■ Aim
Set down the whole listing verbatim.

■ Dataset excerpt
-=-=-
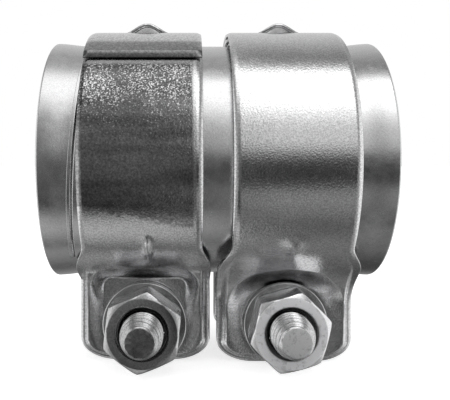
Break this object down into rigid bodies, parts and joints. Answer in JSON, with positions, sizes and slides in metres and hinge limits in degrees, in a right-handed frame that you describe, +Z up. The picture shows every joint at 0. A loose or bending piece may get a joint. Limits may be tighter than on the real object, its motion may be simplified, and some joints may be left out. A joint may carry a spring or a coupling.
{
  "type": "pipe repair clamp",
  "caption": "Double pipe repair clamp: a slotted steel sleeve held by paired band clamps with drawn ears, bolts, washers and nuts.",
  "frame": {"origin": "centre of the sleeve's bore, halfway along it", "axes": "+X along the pipe, +Z up away from the bolts, nuts towards -Y"},
  "size_m": [0.08, 0.0662, 0.0859],
  "materials": {
    "sleeve_zinc": "zinc-plated rolled steel, satin",
    "band_zinc": "bright zinc-plated stamped steel with a speckled grain",
    "washer_zinc": "bright zinc plate",
    "nut_zinc": "bright zinc plate",
    "bolt_zinc": "zinc-plated rolled thread"
  },
  "bodies": {
    "sleeve": {"sleeve": "sleeve_zinc"},
    "left_band": {"left_band_outer_half": "band_zinc", "left_band_inner_half": "band_zinc"},
    "left_liner": {"left_liner": "sleeve_zinc"},
    "left_bolt": {"left_bolt": "bolt_zinc", "left_head_washer": "washer_zinc"},
    "left_nut_washer": {"left_nut_washer": "washer_zinc"},
    "left_nut": {"left_nut": "nut_zinc"},
    "right_band": {"right_band_outer_half": "band_zinc", "right_band_inner_half": "band_zinc"},
    "right_liner": {"right_liner": "sleeve_zinc"},
    "right_bolt": {"right_bolt": "bolt_zinc", "right_head_washer": "washer_zinc"},
    "right_nut_washer": {"right_nut_washer": "washer_zinc"},
    "right_nut": {"right_nut": "nut_zinc"}
  },
  "joints": [
    {"name": "left_band_turn", "type": "hinge", "parent": "sleeve", "child": "left_band", "pos_m": [-0.0171, 0, 0], "axis": [1, 0, 0], "continuous": true},
    {"name": "left_liner_shift", "type": "slide", "parent": "left_band", "child": "left_liner", "axis": [1, 0, 0], "range_m": [-0.0004, 0.0023]},
    {"name": "left_bolt_turn", "type": "hinge", "parent": "left_band", "child": "left_bolt", "pos_m": [-0.0171, 0, -0.04], "axis": [0, -1, 0], "continuous": true},
    {"name": "left_nut_travel", "type": "slide", "parent": "left_bolt", "child": "left_nut_washer", "axis": [0, -1, 0], "range_m": [0, 0.006]},
    {"name": "left_nut_turn", "type": "hinge", "parent": "left_nut_washer", "child": "left_nut", "pos_m": [-0.0171, -0.0199, -0.04], "axis": [0, -1, 0], "range_deg": [0, 1440.5]},
    {"name": "right_band_turn", "type": "hinge", "parent": "sleeve", "child": "right_band", "pos_m": [0.0171, 0, 0], "axis": [1, 0, 0], "continuous": true},
    {"name": "right_liner_shift", "type": "slide", "parent": "right_band", "child": "right_liner", "axis": [1, 0, 0], "range_m": [-0.001, 0.0003]},
    {"name": "right_bolt_turn", "type": "hinge", "parent": "right_band", "child": "right_bolt", "pos_m": [0.0171, 0, -0.04], "axis": [0, -1, 0], "continuous": true},
    {"name": "right_nut_travel", "type": "slide", "parent": "right_bolt", "child": "right_nut_washer", "axis": [0, -1, 0], "range_m": [0, 0.006]},
    {"name": "right_nut_turn", "type": "hinge", "parent": "right_nut_washer", "child": "right_nut", "pos_m": [0.0171, -0.0199, -0.04], "axis": [0, -1, 0], "range_deg": [0, 1440.5]}
  ],
  "couplings": [
    {"joint": "left_nut_turn", "follows": "left_nut_travel", "rad_per_m": 4188.8},
    {"joint": "right_nut_turn", "follows": "right_nut_travel", "rad_per_m": 4188.8}
  ]
}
-=-=-
■ Task output
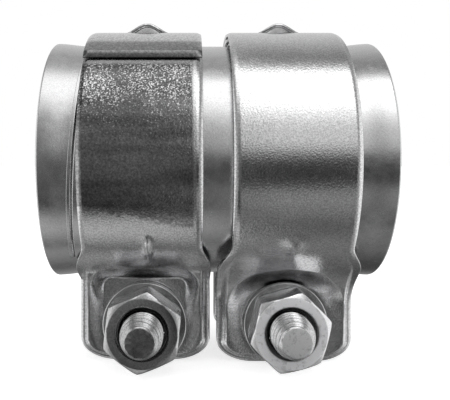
Break this object down into rigid bodies, parts and joints. Answer in JSON, with positions, sizes and slides in metres and hinge limits in degrees, in a right-handed frame that you describe, +Z up. The picture shows every joint at 0. A loose or bending piece may get a joint. Limits may be tighter than on the real object, its motion may be simplified, and some joints may be left out. A joint may carry a spring or a coupling.
{
  "type": "pipe repair clamp",
  "caption": "Double pipe repair clamp: a slotted steel sleeve held by paired band clamps with drawn ears, bolts, washers and nuts.",
  "frame": {"origin": "centre of the sleeve's bore, halfway along it", "axes": "+X along the pipe, +Z up away from the bolts, nuts towards -Y"},
  "size_m": [0.08, 0.0662, 0.0859],
  "materials": {
    "sleeve_zinc": "zinc-plated rolled steel, satin",
    "band_zinc": "bright zinc-plated stamped steel with a speckled grain",
    "washer_zinc": "bright zinc plate",
    "nut_zinc": "bright zinc plate",
    "bolt_zinc": "zinc-plated rolled thread"
  },
  "bodies": {
    "sleeve": {"sleeve": "sleeve_zinc"},
    "left_band": {"left_band_outer_half": "band_zinc", "left_band_inner_half": "band_zinc"},
    "left_liner": {"left_liner": "sleeve_zinc"},
    "left_bolt": {"left_bolt": "bolt_zinc", "left_head_washer": "washer_zinc"},
    "left_nut_washer": {"left_nut_washer": "washer_zinc"},
    "left_nut": {"left_nut": "nut_zinc"},
    "right_band": {"right_band_outer_half": "band_zinc", "right_band_inner_half": "band_zinc"},
    "right_liner": {"right_liner": "sleeve_zinc"},
    "right_bolt": {"right_bolt": "bolt_zinc", "right_head_washer": "washer_zinc"},
    "right_nut_washer": {"right_nut_washer": "washer_zinc"},
    "right_nut": {"right_nut": "nut_zinc"}
  },
  "joints": [
    {"name": "left_band_turn", "type": "hinge", "parent": "sleeve", "child": "left_band", "pos_m": [-0.0171, 0, 0], "axis": [1, 0, 0], "continuous": true},
    {"name": "left_liner_shift", "type": "slide", "parent": "left_band", "child": "left_liner", "axis": [1, 0, 0], "range_m": [-0.0004, 0.0023]},
    {"name": "left_bolt_turn", "type": "hinge", "parent": "left_band", "child": "left_bolt", "pos_m": [-0.0171, 0, -0.04], "axis": [0, -1, 0], "continuous": true},
    {"name": "left_nut_travel", "type": "slide", "parent": "left_bolt", "child": "left_nut_washer", "axis": [0, -1, 0], "range_m": [0, 0.006]},
    {"name": "left_nut_turn", "type": "hinge", "parent": "left_nut_washer", "child": "left_nut", "pos_m": [-0.0171, -0.0199, -0.04], "axis": [0, -1, 0], "range_deg": [0, 1440.5]},
    {"name": "right_band_turn", "type": "hinge", "parent": "sleeve", "child": "right_band", "pos_m": [0.0171, 0, 0], "axis": [1, 0, 0], "continuous": true},
    {"name": "right_liner_shift", "type": "slide", "parent": "right_band", "child": "right_liner", "axis": [1, 0, 0], "range_m": [-0.001, 0.0003]},
    {"name": "right_bolt_turn", "type": "hinge", "parent": "right_band", "child": "right_bolt", "pos_m": [0.0171, 0, -0.04], "axis": [0, -1, 0], "continuous": true},
    {"name": "right_nut_travel", "type": "slide", "parent": "right_bolt", "child": "right_nut_washer", "axis": [0, -1, 0], "range_m": [0, 0.006]},
    {"name": "right_nut_turn", "type": "hinge", "parent": "right_nut_washer", "child": "right_nut", "pos_m": [0.0171, -0.0199, -0.04], "axis": [0, -1, 0], "range_deg": [0, 1440.5]}
  ],
  "couplings": [
    {"joint": "left_nut_turn", "follows": "left_nut_travel", "rad_per_m": 4188.8},
    {"joint": "right_nut_turn", "follows": "right_nut_travel", "rad_per_m": 4188.8}
  ]
}